▸ Given material

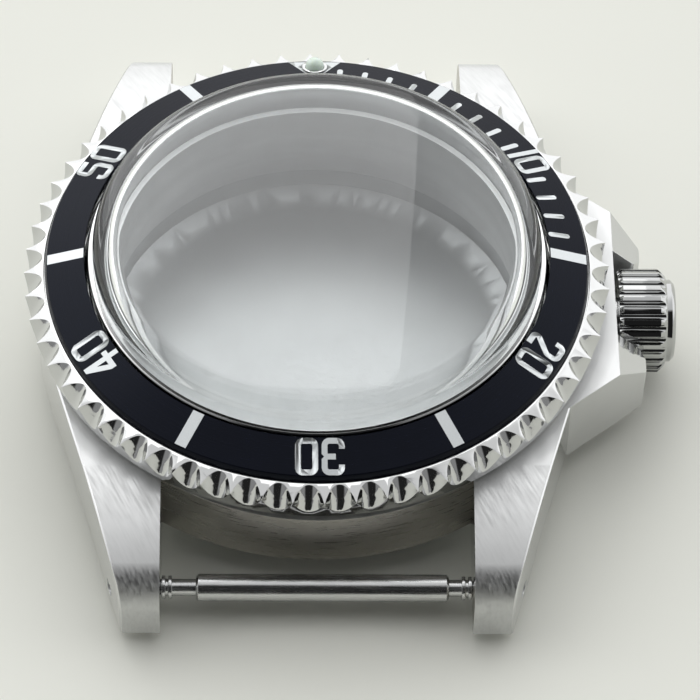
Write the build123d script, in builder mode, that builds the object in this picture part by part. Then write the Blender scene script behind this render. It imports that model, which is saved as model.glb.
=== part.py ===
"""An empty diver's watch case: steel body with lugs, turning bezel, domed crystal, screwed back and crown.

Millimetres. Z is up through the crystal, X points at the crown (3 o'clock) and Y at 12 o'clock.
The origin is on the case axis, at the outer face of the case back, which the case stands on.
"""
from build123d import *
import os
from math import acos, atan2, cos, hypot, pi, radians, sin, sqrt, tan

# Clearances and working values
running_gap = 0.05
press_gap = 0.02
seat_gap = 0.02
glue_gap = 0.03
bezel_float = 0.10
back_top_gap = 0.05
overrun = 2.0

# Bores and threads of the body, each step outward from the one before
dial_bore_radius = 13.2
dial_ledge = 0.7
thread_ledge = 1.0
gasket_ledge = 0.8
gasket_seat_depth = 0.45
neck_wall = 0.42

# Heights of the body
case_bottom = 1.9
case_thickness = 5.25
neck_rise = 2.45
dial_seat_rise = 3.5
thread_depth = 1.15
underside_bevel = 0.5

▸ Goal
Write the material out again word for word.

▸ Output for this exercise
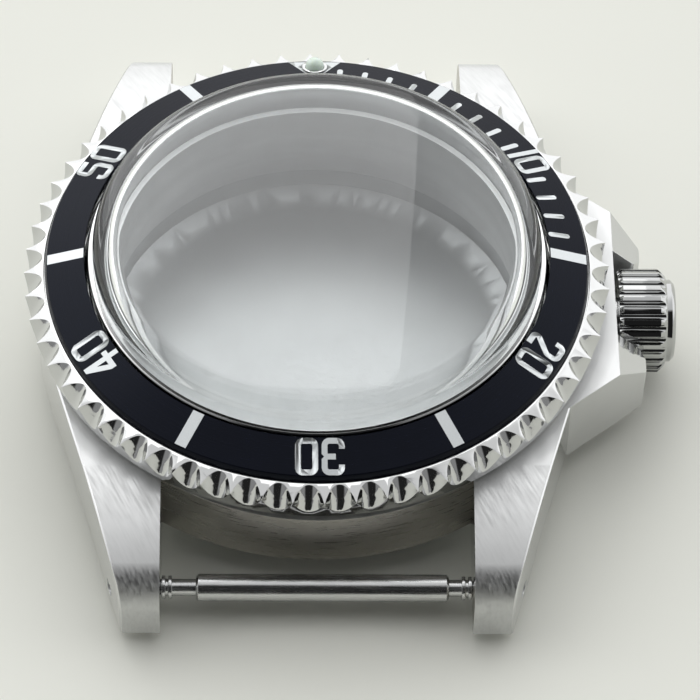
Write the build123d script, in builder mode, that builds the object in this picture part by part. Then write the Blender scene script behind this render. It imports that model, which is saved as model.glb.
=== part.py ===
"""An empty diver's watch case: steel body with lugs, turning bezel, domed crystal, screwed back and crown.

Millimetres. Z is up through the crystal, X points at the crown (3 o'clock) and Y at 12 o'clock.
The origin is on the case axis, at the outer face of the case back, which the case stands on.
"""
from build123d import *
import os
from math import acos, atan2, cos, hypot, pi, radians, sin, sqrt, tan

# Clearances and working values
running_gap = 0.05
press_gap = 0.02
seat_gap = 0.02
glue_gap = 0.03
bezel_float = 0.10
back_top_gap = 0.05
overrun = 2.0

# Bores and threads of the body, each step outward from the one before
dial_bore_radius = 13.2
dial_ledge = 0.7
thread_ledge = 1.0
gasket_ledge = 0.8
gasket_seat_depth = 0.45
neck_wall = 0.42

# Heights of the body
case_bottom = 1.9
case_thickness = 5.25
neck_rise = 2.45
dial_seat_rise = 3.5
thread_depth = 1.15
underside_bevel = 0.5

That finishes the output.